Markus Scherer wrote:
> Patrik Fältström wrote:
> > What I hear on this list is that the consensus is that BOM 
> SHOULD NOT be 
> > used. I would like it to be MUST NOT be used in Internet protocols, 
> > which leads to tagged UTF-8 text be illegal if the BOM 
> exists in the text.
> 
> That would violate the Unicode standard....

It would also be unenforceable in many cases.  How is an HTTP server
supposed to know that a text file it is reading from disk is UTF-8 and, if
so, that it has an initial BOM?  We know that in practice HTTP servers do
not know most of the time and therefore can't enforce a ban on the BOM.
Deployed HTTP servers have been in violation of the spec w/r to charset for
almost ten years, RFC 2279bis won't change that.

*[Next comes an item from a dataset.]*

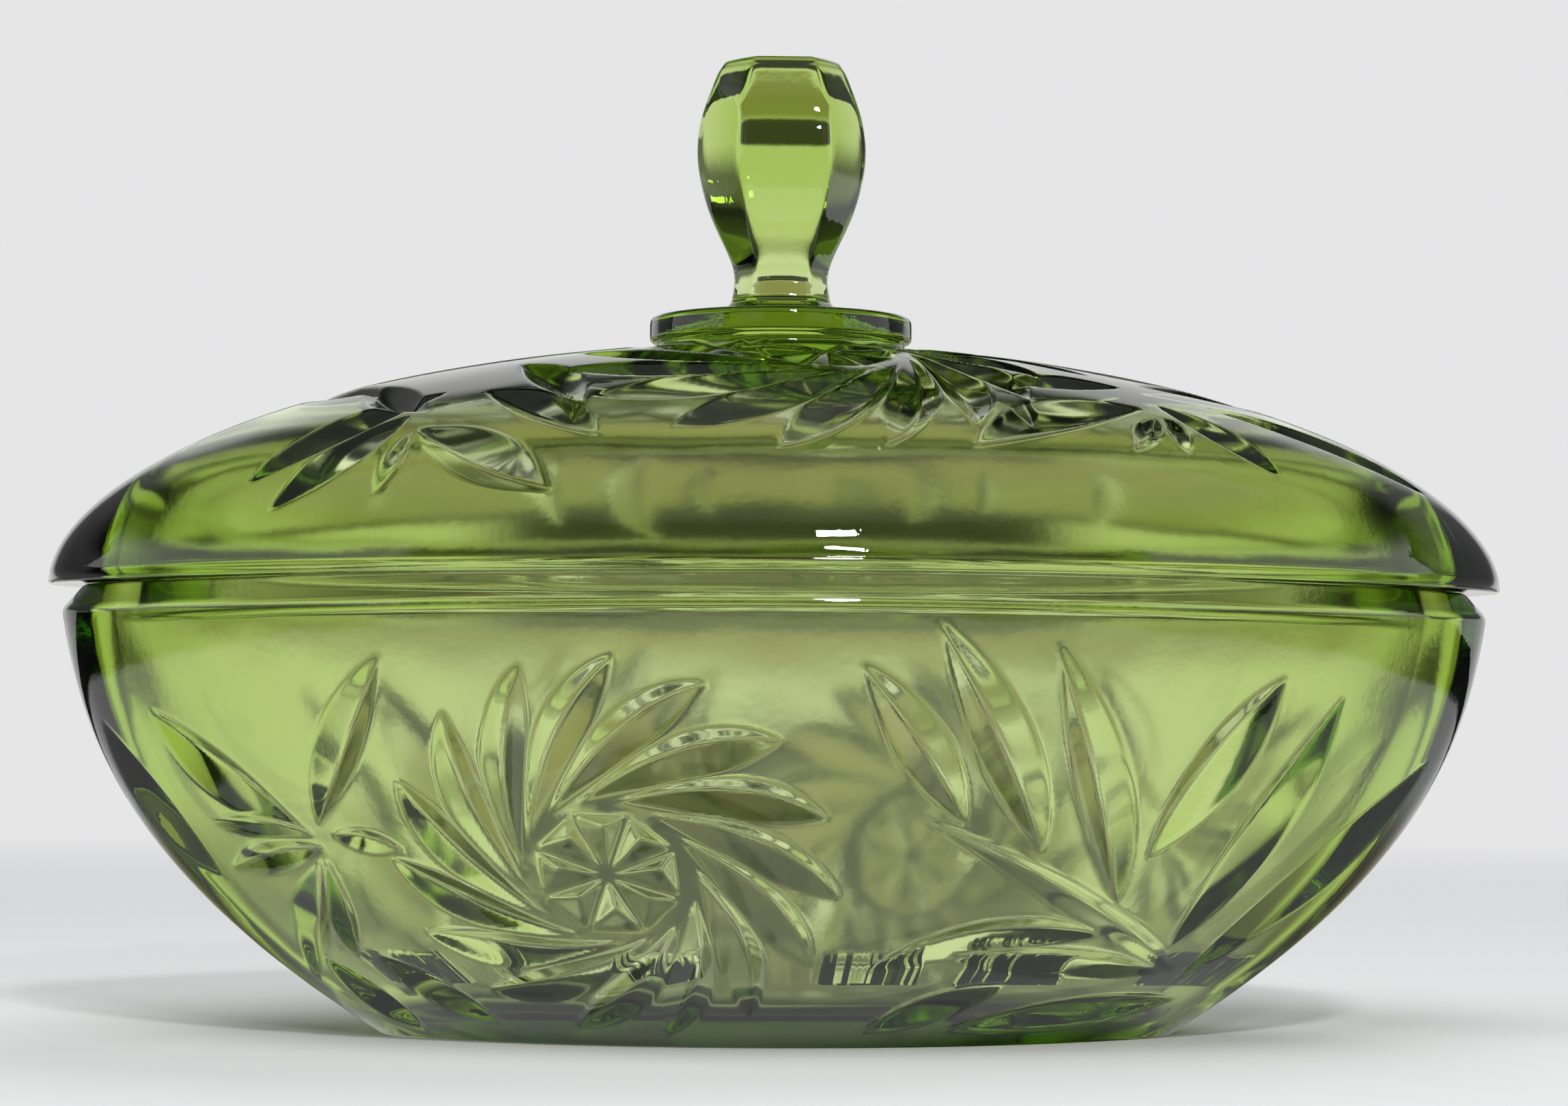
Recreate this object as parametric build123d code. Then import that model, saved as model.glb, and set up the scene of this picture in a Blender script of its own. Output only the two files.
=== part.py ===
from build123d import *

import os

# A boat-shaped covered candy dish in thick pressed glass. It is two loose pieces: the bowl, and the lid,
# whose disc and six-sided knob are moulded in one with it. +X runs along the dish and +Z up. The origin is
# on the table under the dish's centre. All sizes are in millimetres.

# The lid's rim is the widest outline of the dish
LENGTH = 190.5
WIDTH = 120.0
TIP_RADIUS = 20.0
HEIGHT = 128.0

# Levels above the table
FLOOR_Z = 6.0
RING_Z = 53.5
SHOULDER_Z = 54.8
RIM_Z = 58.0
LID_EDGE_Z = 58.4
DOME_UNDERSIDE_Z = 84.5
DOME_Z = 90.3
DISC_Z = 93.8
NECK_Z = 98.5
KNOB_WIDEST_Z = 116.5

# How far the bowl's outside stands in from the lid's rim, at its shoulder and at the top of its bevel
SHOULDER_INSET = 1.8
BEVEL_INSET = 4.5

# How much the outside and the inside narrow at their ends from top to base. The sides narrow by a share
# of that, and the tips get sharper by a smaller one.
FOOT_NARROWING = 42.0
FLOOR_NARROWING = 34.0
SIDE_SHARE = 0.77
TIP_SHARE = 0.15

# A wall narrows by an even slope and by a curve that is steepest at the base
SLOPE_SHARE = 0.2
CURVE_POWER = 2.4

# The hollow in the foot leaves a ring of glass for the dish to stand on
FOOT_RING_WIDTH = 4.5
FOOT_HOLLOW_DEPTH = 1.2

# The lid's ring hangs inside the bowl's mouth
RING_CLEARANCE = 1.0
RING_THICKNESS = 2.5

# How square the domes are across their height: 2 is an ellipse, and more is squarer
DOME_SQUARENESS = 1.85
HOLLOW_SQUARENESS = 4.0

DISC_RADIUS = 17.25
DISC_DEPTH = 5.0
DISC_EDGE_RADIUS = 1.4

# The knob's radius over its corners, at its joint with the disc and further up
KNOB_SIDES = 6
JOINT_RADIUS = 8.4
NECK_RADIUS = 6.1
KNOB_RADIUS = 11.2
KNOB_TOP_RADIUS = 7.6
KNOB_SINK = 0.5
KNOB_STEPS = 10

# Shares of a wall's or dome's height at which its sections are drawn
WALL_STEPS = (0, 0.08, 0.18, 0.3, 0.45, 0.6, 0.8, 1)
DOME_STEPS = (0, 0.15, 0.35, 0.55, 0.72, 0.85, 0.93, 0.975)


def inset(oval, distance):
    """The oval's half length, half width and tip radius, drawn in by the same distance."""
    return tuple(size - distance for size in oval)


def narrowed(oval, distance):
    """The oval drawn in by a distance at its tips, and by less at its sides."""
    half_length, half_width, tip_radius = oval
    return (
        half_length - distance,
        half_width - SIDE_SHARE * distance,
        tip_radius - TIP_SHARE * distance,
    )


RIM = (LENGTH / 2, WIDTH / 2, TIP_RADIUS)
SHOULDER = inset(RIM, SHOULDER_INSET)
BEVEL_TOP = inset(RIM, BEVEL_INSET)
FOOT = narrowed(SHOULDER, FOOT_NARROWING)
MOUTH = (84.0, 53.0, 14.0)
RING = inset(MOUTH, RING_CLEARANCE)
HOLLOW = inset(RING, RING_THICKNESS)


def pointed_oval(oval, z):
    """Two long side arcs that run tangent into two small tip arcs, as a face on level z."""
    half_length, half_width, tip_radius = oval
    reach = half_length - tip_radius
    side_radius = (reach**2 + half_width**2 - tip_radius**2) / (2 * (half_width - tip_radius))
    join_x = reach * side_radius / (side_radius - tip_radius)
    join_y = (side_radius - half_width) * tip_radius / (side_radius - tip_radius)
    back = ThreePointArc((-join_x, join_y), (0, half_width), (join_x, join_y))
    right = ThreePointArc((join_x, join_y), (half_length, 0), (join_x, -join_y))
    front = ThreePointArc((join_x, -join_y), (0, -half_width), (-join_x, -join_y))
    left = ThreePointArc((-join_x, -join_y), (-half_length, 0), (-join_x, join_y))
    return Pos(0, 0, z) * make_face([back, right, front, left])


def slab(oval, low_z, high_z):
    """A flat slab with the oval's outline."""
    return extrude(pointed_oval(oval, low_z), high_z - low_z, dir=(0, 0, 1))


def flared_wall(top, narrowing, low_z, high_z):
    """A solid that narrows from its top oval down to its base, gently at first and fast near the base."""
    sections = []
    for step in WALL_STEPS:
        drop = 1 - step
        share = SLOPE_SHARE * drop + (1 - SLOPE_SHARE) * drop**CURVE_POWER
        level = low_z + step * (high_z - low_z)
        sections.append(pointed_oval(narrowed(top, narrowing * share), level))
    return loft(sections)


def dome(oval, low_z, high_z, squareness):
    """A solid dome over the oval, cut off flat just under its peak."""
    sections = []
    for step in DOME_STEPS:
        scale = (1 - step**squareness) ** 0.5
        level = low_z + step * (high_z - low_z)
        sections.append(pointed_oval([size * scale for size in oval], level))
    return loft(sections)


def make_bowl():
    """The boat-shaped bowl, with a bevelled shoulder under a flat rim and a hollowed foot."""
    outside = flared_wall(SHOULDER, FOOT_NARROWING, 0, SHOULDER_Z)
    bevel = loft([pointed_oval(SHOULDER, SHOULDER_Z), pointed_oval(BEVEL_TOP, RIM_Z)], ruled=True)
    inside = flared_wall(MOUTH, FLOOR_NARROWING, FLOOR_Z, RIM_Z)
    foot_hollow = slab(inset(FOOT, FOOT_RING_WIDTH), 0, FOOT_HOLLOW_DEPTH)
    return outside + bevel - inside - foot_hollow


def make_disc():
    """The flat disc under the knob, with a rounded upper edge, sunk into the dome."""
    disc = Pos(0, 0, DISC_Z - DISC_DEPTH / 2) * Cylinder(DISC_RADIUS, DISC_DEPTH)
    return fillet(disc.edges().group_by(Axis.Z)[-1], DISC_EDGE_RADIUS)


def make_knob():
    """A six-sided bulb on a waisted neck, with a facet facing the front and a flat top."""
    profile = Spline(
        (JOINT_RADIUS, DISC_Z - KNOB_SINK),
        (NECK_RADIUS, NECK_Z),
        (KNOB_RADIUS, KNOB_WIDEST_Z),
        (KNOB_TOP_RADIUS, HEIGHT),
        tangents=[(-1, 1), (-0.75, 1)],
    )
    stations = [profile.position_at(step / KNOB_STEPS) for step in range(KNOB_STEPS + 1)]
    return loft([Pos(0, 0, at.Y) * RegularPolygon(at.X, KNOB_SIDES) for at in stations])


def make_lid():
    """The domed lid, with a ring that locates it in the bowl's mouth, and its disc and knob."""
    edge = slab(RIM, RIM_Z, LID_EDGE_Z)
    outside = dome(RIM, LID_EDGE_Z, DOME_Z, DOME_SQUARENESS)
    ring = slab(RING, RING_Z, RIM_Z)
    ring_hollow = slab(HOLLOW, RING_Z, RIM_Z)
    dome_hollow = dome(HOLLOW, RIM_Z, DOME_UNDERSIDE_Z, HOLLOW_SQUARENESS)
    return edge + outside + ring - ring_hollow - dome_hollow + make_disc() + make_knob()


PIECES = {"bowl": make_bowl, "lid": make_lid}

os.makedirs("parts", exist_ok=True)
for name, make in PIECES.items():
    piece = make()
    piece.label = name
    export_step(piece, f"parts/{name}.step")
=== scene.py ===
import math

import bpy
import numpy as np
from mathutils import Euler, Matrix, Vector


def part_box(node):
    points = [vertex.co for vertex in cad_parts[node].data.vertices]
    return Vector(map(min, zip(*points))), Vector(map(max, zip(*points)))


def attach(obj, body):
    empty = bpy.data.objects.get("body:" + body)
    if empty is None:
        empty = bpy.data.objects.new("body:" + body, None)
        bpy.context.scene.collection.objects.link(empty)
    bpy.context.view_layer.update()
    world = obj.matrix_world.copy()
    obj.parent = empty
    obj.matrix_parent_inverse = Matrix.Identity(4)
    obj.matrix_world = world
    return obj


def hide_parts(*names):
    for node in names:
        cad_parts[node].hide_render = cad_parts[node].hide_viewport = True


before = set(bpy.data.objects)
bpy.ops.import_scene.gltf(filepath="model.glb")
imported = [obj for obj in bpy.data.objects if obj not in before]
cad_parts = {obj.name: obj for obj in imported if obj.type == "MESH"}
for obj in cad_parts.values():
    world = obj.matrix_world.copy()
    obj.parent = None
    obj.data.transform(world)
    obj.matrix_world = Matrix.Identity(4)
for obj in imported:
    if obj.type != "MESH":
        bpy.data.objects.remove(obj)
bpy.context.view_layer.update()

# The looks of a covered candy dish in pressed green glass. Both CAD nodes are replaced by closed glass
# shells of the same shape and wall, with the pressed leaf and pinwheel pattern cut into their outsides.
# Shapes are worked out in millimetres in the CAD frame, and written to the meshes in metres.

MM = 0.001

# ---------------------------------------------------------------- sizes, the outermost from the frame
lid_low, lid_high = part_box("lid")
bowl_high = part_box("bowl")[1]
HALF_LENGTH = lid_high.x / MM
HALF_WIDTH = lid_high.y / MM
TOP_Z = lid_high.z / MM
RING_Z = lid_low.z / MM
RIM_Z = bowl_high.z / MM

# The levels and radii between them, as in the solids
TIP_RADIUS = 20.0
FLOOR_Z = 6.0
SHOULDER_Z = RIM_Z - 3.2
LID_EDGE_Z = RIM_Z + 0.4
DOME_Z = 90.3
DOME_UNDERSIDE_Z = 84.5
DISC_Z = 93.8
DISC_LOW_Z = 90.6
DISC_RADIUS = 17.25
# Air under the lid's flange, so that the two glasses never share a face
LID_GAP = 0.08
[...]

With an outright BOM, we would therefore end up with a worse situation than
selectively allowing the BOM: it would be officially banned but still
widespread, forcing implementations to cope with something that's not
supposed to happen.  Implementations that just go by the book would die in
the market.

That's why I prefer to distinguish cases and let protocols ban the BOM where
they can and allow it otherwise.

-- 
François

Received on Thursday, 17 October 2002 21:41:11 UTC